====== SOURCE MATERIAL
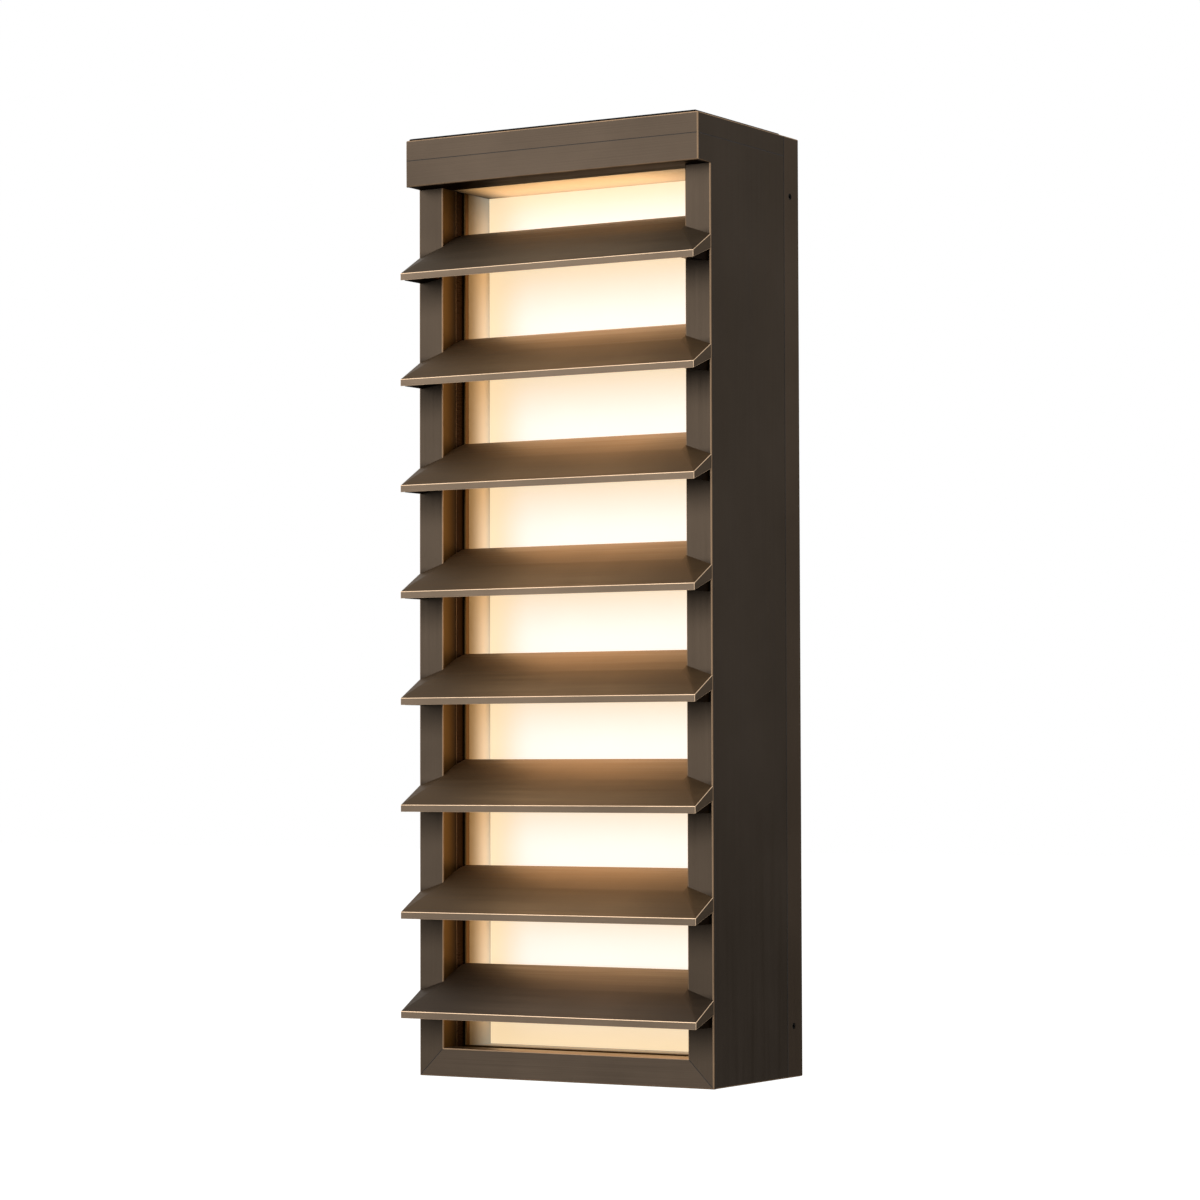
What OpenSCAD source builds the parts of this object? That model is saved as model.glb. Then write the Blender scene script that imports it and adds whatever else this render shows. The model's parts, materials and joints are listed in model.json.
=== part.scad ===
// Outdoor wall light: a tall bronze box with a hood, eight arched louvres over a
// glowing opal panel, and a shallow wall pan that the whole lantern pulls off.
// X runs right, Y into the wall, Z up. The origin is on the wall plane at
// mid-height, midway between the two junction-box screws.

/* [Overall size] */
// Height of the body, from its foot to the top of the cap
body_h = 610; // [560:1:700]
// Width of the body
body_w = 220; // [200:1:260]
// Distance from the wall to the face of the front frame
body_d = 117; // [112:1:140]
// Thickness of the folded sheet
sheet_t = 2; // [1.5:0.1:2.5]

/* [Hood] */
// Height of the whole hood band
hood_h = 30.5; // [26:0.5:40]
// How far the hood stands out in front of the frame
hood_out = 15.5; // [10:0.5:20]
// Depth of the soffit under the hood, from its front
soffit_d = 28; // [24:0.5:31]
// Height of the cap's skirt, the upper part of the hood band
cap_skirt = 13.4; // [10:0.1:16]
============
→ AIM
Please quote the data above in full, with no line missing.

→ EXERCISE ANSWER
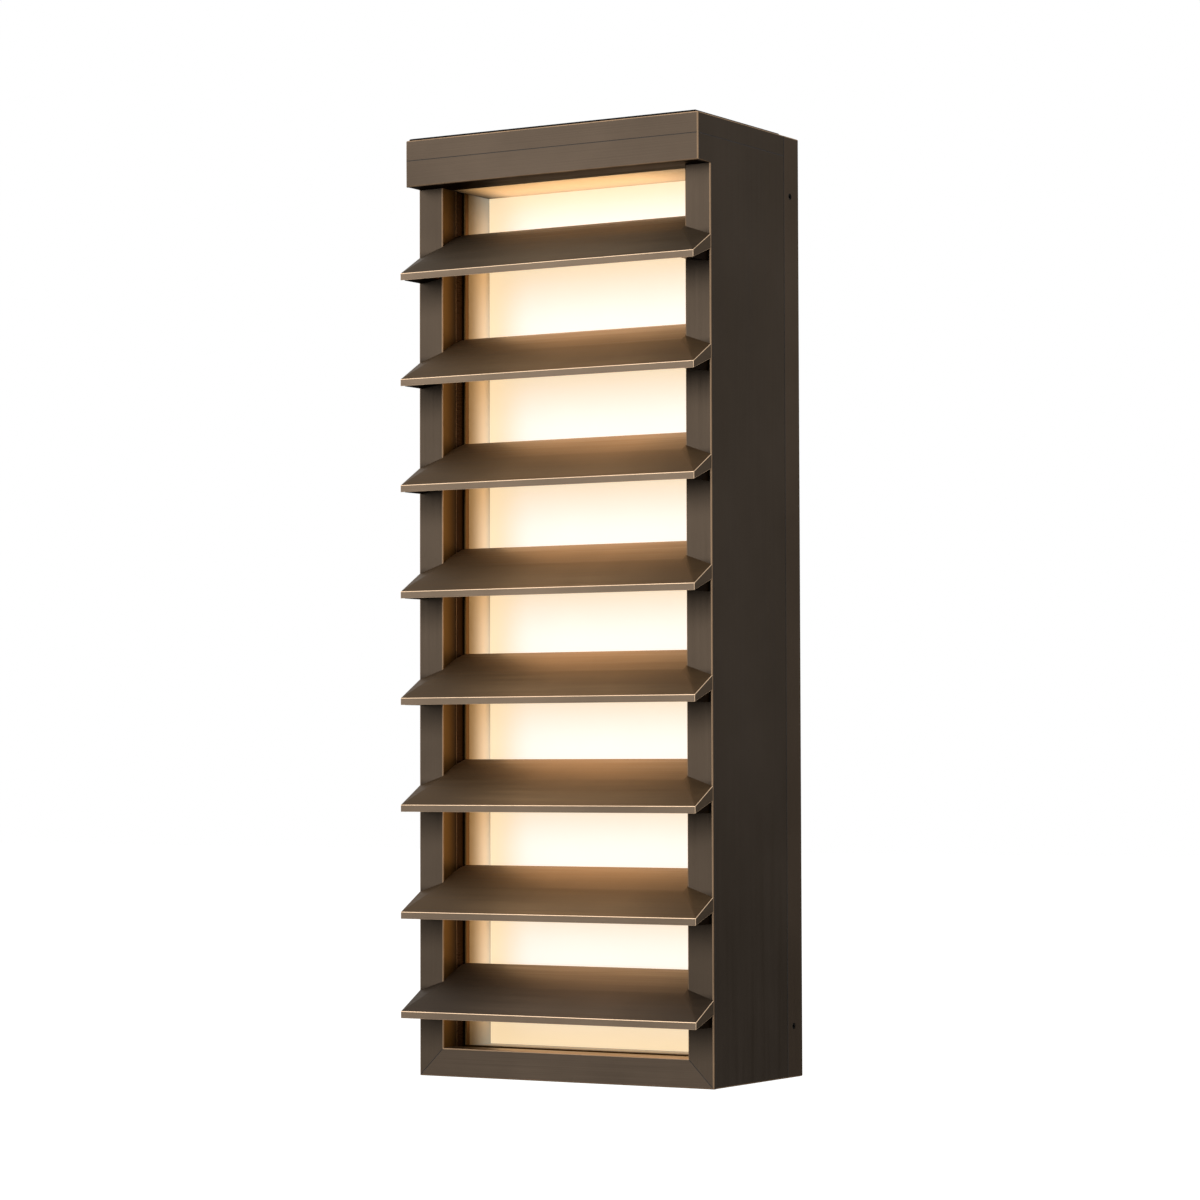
What OpenSCAD source builds the parts of this object? That model is saved as model.glb. Then write the Blender scene script that imports it and adds whatever else this render shows. The model's parts, materials and joints are listed in model.json.
=== part.scad ===
// Outdoor wall light: a tall bronze box with a hood, eight arched louvres over a
// glowing opal panel, and a shallow wall pan that the whole lantern pulls off.
// X runs right, Y into the wall, Z up. The origin is on the wall plane at
// mid-height, midway between the two junction-box screws.

/* [Overall size] */
// Height of the body, from its foot to the top of the cap
body_h = 610; // [560:1:700]
// Width of the body
body_w = 220; // [200:1:260]
// Distance from the wall to the face of the front frame
body_d = 117; // [112:1:140]
// Thickness of the folded sheet
sheet_t = 2; // [1.5:0.1:2.5]

/* [Hood] */
// Height of the whole hood band
hood_h = 30.5; // [26:0.5:40]
// How far the hood stands out in front of the frame
hood_out = 15.5; // [10:0.5:20]
// Depth of the soffit under the hood, from its front
soffit_d = 28; // [24:0.5:31]
// Height of the cap's skirt, the upper part of the hood band
cap_skirt = 13.4; // [10:0.1:16]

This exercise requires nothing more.